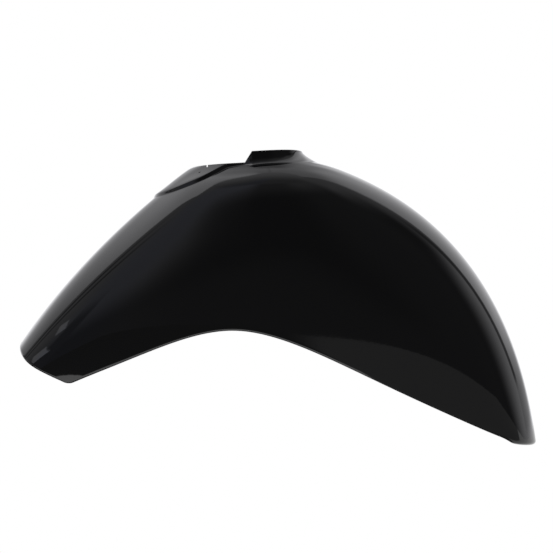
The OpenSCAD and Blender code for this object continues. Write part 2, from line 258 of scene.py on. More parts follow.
# %% Stations on the outer edge, as places (s, q)
NOSE_CORNER, TAIL_CORNER = (0.022, 0.18), (0.006, 0.025)
TAIL_SWEEP = 0.013  # how far back the tail's end edge bows, as a share of s
TAIL_BOW, TAIL_NEAR = 4.3, 20  # how early it bows, and how near the end the bow stays


def corner(middle, size, degrees):
    a = math.radians(degrees)
    return middle[0] + size[0] * math.cos(a), middle[1] + size[1] * math.sin(a)


def bowed(s, q):
    return s - TAIL_SWEEP * (1 - s) ** TAIL_NEAR * (1 - (1 - q * q) ** TAIL_BOW), q


nose_mid = (1 - NOSE_CORNER[0], 1 - NOSE_CORNER[1])
tail_mid = (TAIL_CORNER[0], 1 - TAIL_CORNER[1])
bound = [(1.0, q) for q in steps(8, 0, nose_mid[1])]
bound += [corner(nose_mid, NOSE_CORNER, a) for a in steps(4, 0, 90)]
bound += [(s, 1.0) for s in steps(26, nose_mid[0], tail_mid[0])]
bound += [corner(tail_mid, TAIL_CORNER, a) for a in steps(3, 90, 180)]
bound += [(0.0, q) for q in steps(9, tail_mid[1], 0, True)]
bound = [bowed(s, q) for s, q in bound]
assert len(bound) == STATIONS
print("outer edge from", bound[0], "to", bound[-1])

# %% [markdown]
# ## The collar and the pad
# Ahead of the slanted cut the collar stands up round the stem, with a concave foot that runs
# out into the skin. Behind the cut the rim is low, and a raised pad lies round it: a shelf,
# then a small rounded step. Both are profiles over the same stations, so across the cut one
# turns into the other, as the moulding's surfaces do.

# %% Where a station lies, and how high its rim is
def smooth(t):
    """Runs from 0 to 1 and leaves and arrives level."""
    return t * t * (3 - 2 * t)


def cut_share(i):
    """0 on the collar, 1 behind the cut."""
    return max(0.0, min(1.0, (-slot[i][0] - CUT_START) / CUT_RUN))


def behind(i):
    """0 on the opening's straight sides, 1 at the middle of its rear."""
    return max(0.0, slot[i][1] / 90 - 1)


def ahead(i):
    """1 at the middle of the opening's front, 0 on its straight sides."""
    return max(0.0, math.cos(math.radians(slot[i][1])))


def rim_z(i):
    front = FRONT_DIP * ahead(i) ** 8
    return -RIM_DROP * cut_share(i) - REAR_DIP * math.sin(behind(i) * math.pi / 2) ** 2 - front


def skin_z(x, y):
    return skin(*over(x, y)).z


rim_stations = (0, STATIONS // 2, STATIONS - 1)
print("rim at the front, the side and the rear:", [round(rim_z(i), 1) for i in rim_stations])

# %% The collar's profile
WALL, RIM_ROUND = 3.0, 0.8
SIDE_FOOT, FRONT_FOOT = 9.0, 22.0
SIDE_POWER, FRONT_POWER = 2.2, 1.4
SHELF_RINGS, STEP_RINGS = 9, 14
WALL_RINGS = SHELF_RINGS + STEP_RINGS


def collar_profile(i):
    """Points of the collar's outside, from under the rim to the skin."""
    x, y = slot_point(i, WALL)
    front = ahead(i) ** 2
    foot = SIDE_FOOT + (FRONT_FOOT - SIDE_FOOT) * front
    power = 2 / (SIDE_POWER + (FRONT_POWER - SIDE_POWER) * front)
    height = rim_z(i) - RIM_ROUND - skin_z(x, y)
    points = []
    for k in range(WALL_RINGS):
        a = math.pi / 2 * k / (WALL_RINGS - 1)
        across = 1 - max(0.0, math.cos(a)) ** power
        up = 1 - math.sin(a) ** power
        x, y = slot_point(i, WALL + foot * across)
        points.append(Vector((x, y, skin_z(x, y) + height * up)))
    return points


print("collar front, rim to foot:", [round(collar_profile(0)[k].z, 1) for k in (0, -1)])

# %% The pad's profile
PAD_REACH, PAD_FLARE, PAD_ROUNDNESS = 88.5, 1.2, 2.7
PAD_STEP, PAD_TIP_STEP, STEP_GROWTH = 3.8, 2.0, 0.35
PAD_HOLLOW, PAD_SAG = 3.0, 1.0
STEP_FROM, STEP_TO, STEP_MIDDLE, STEP_SOFTNESS = -1.1, 2.6, 0.3, 0.35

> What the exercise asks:
Copy out each line exactly.

> Task answer:
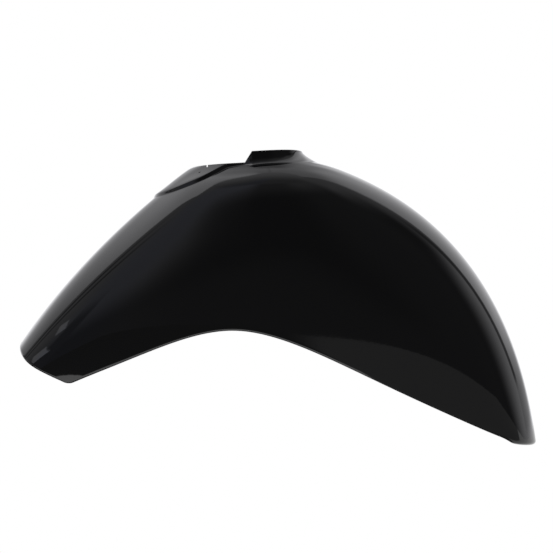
The OpenSCAD and Blender code for this object continues. Write part 2, from line 258 of scene.py on. More parts follow.
# %% Stations on the outer edge, as places (s, q)
NOSE_CORNER, TAIL_CORNER = (0.022, 0.18), (0.006, 0.025)
TAIL_SWEEP = 0.013  # how far back the tail's end edge bows, as a share of s
TAIL_BOW, TAIL_NEAR = 4.3, 20  # how early it bows, and how near the end the bow stays


def corner(middle, size, degrees):
    a = math.radians(degrees)
    return middle[0] + size[0] * math.cos(a), middle[1] + size[1] * math.sin(a)


def bowed(s, q):
    return s - TAIL_SWEEP * (1 - s) ** TAIL_NEAR * (1 - (1 - q * q) ** TAIL_BOW), q


nose_mid = (1 - NOSE_CORNER[0], 1 - NOSE_CORNER[1])
tail_mid = (TAIL_CORNER[0], 1 - TAIL_CORNER[1])
bound = [(1.0, q) for q in steps(8, 0, nose_mid[1])]
bound += [corner(nose_mid, NOSE_CORNER, a) for a in steps(4, 0, 90)]
bound += [(s, 1.0) for s in steps(26, nose_mid[0], tail_mid[0])]
bound += [corner(tail_mid, TAIL_CORNER, a) for a in steps(3, 90, 180)]
bound += [(0.0, q) for q in steps(9, tail_mid[1], 0, True)]
bound = [bowed(s, q) for s, q in bound]
assert len(bound) == STATIONS
print("outer edge from", bound[0], "to", bound[-1])

# %% [markdown]
# ## The collar and the pad
# Ahead of the slanted cut the collar stands up round the stem, with a concave foot that runs
# out into the skin. Behind the cut the rim is low, and a raised pad lies round it: a shelf,
# then a small rounded step. Both are profiles over the same stations, so across the cut one
# turns into the other, as the moulding's surfaces do.

# %% Where a station lies, and how high its rim is
def smooth(t):
    """Runs from 0 to 1 and leaves and arrives level."""
    return t * t * (3 - 2 * t)


def cut_share(i):
    """0 on the collar, 1 behind the cut."""
    return max(0.0, min(1.0, (-slot[i][0] - CUT_START) / CUT_RUN))


def behind(i):
    """0 on the opening's straight sides, 1 at the middle of its rear."""
    return max(0.0, slot[i][1] / 90 - 1)


def ahead(i):
    """1 at the middle of the opening's front, 0 on its straight sides."""
    return max(0.0, math.cos(math.radians(slot[i][1])))


def rim_z(i):
    front = FRONT_DIP * ahead(i) ** 8
    return -RIM_DROP * cut_share(i) - REAR_DIP * math.sin(behind(i) * math.pi / 2) ** 2 - front


def skin_z(x, y):
    return skin(*over(x, y)).z


rim_stations = (0, STATIONS // 2, STATIONS - 1)
print("rim at the front, the side and the rear:", [round(rim_z(i), 1) for i in rim_stations])

# %% The collar's profile
WALL, RIM_ROUND = 3.0, 0.8
SIDE_FOOT, FRONT_FOOT = 9.0, 22.0
SIDE_POWER, FRONT_POWER = 2.2, 1.4
SHELF_RINGS, STEP_RINGS = 9, 14
WALL_RINGS = SHELF_RINGS + STEP_RINGS


def collar_profile(i):
    """Points of the collar's outside, from under the rim to the skin."""
    x, y = slot_point(i, WALL)
    front = ahead(i) ** 2
    foot = SIDE_FOOT + (FRONT_FOOT - SIDE_FOOT) * front
    power = 2 / (SIDE_POWER + (FRONT_POWER - SIDE_POWER) * front)
    height = rim_z(i) - RIM_ROUND - skin_z(x, y)
    points = []
    for k in range(WALL_RINGS):
        a = math.pi / 2 * k / (WALL_RINGS - 1)
        across = 1 - max(0.0, math.cos(a)) ** power
        up = 1 - math.sin(a) ** power
        x, y = slot_point(i, WALL + foot * across)
        points.append(Vector((x, y, skin_z(x, y) + height * up)))
    return points


print("collar front, rim to foot:", [round(collar_profile(0)[k].z, 1) for k in (0, -1)])

# %% The pad's profile
PAD_REACH, PAD_FLARE, PAD_ROUNDNESS = 88.5, 1.2, 2.7
PAD_STEP, PAD_TIP_STEP, STEP_GROWTH = 3.8, 2.0, 0.35
PAD_HOLLOW, PAD_SAG = 3.0, 1.0
STEP_FROM, STEP_TO, STEP_MIDDLE, STEP_SOFTNESS = -1.1, 2.6, 0.3, 0.35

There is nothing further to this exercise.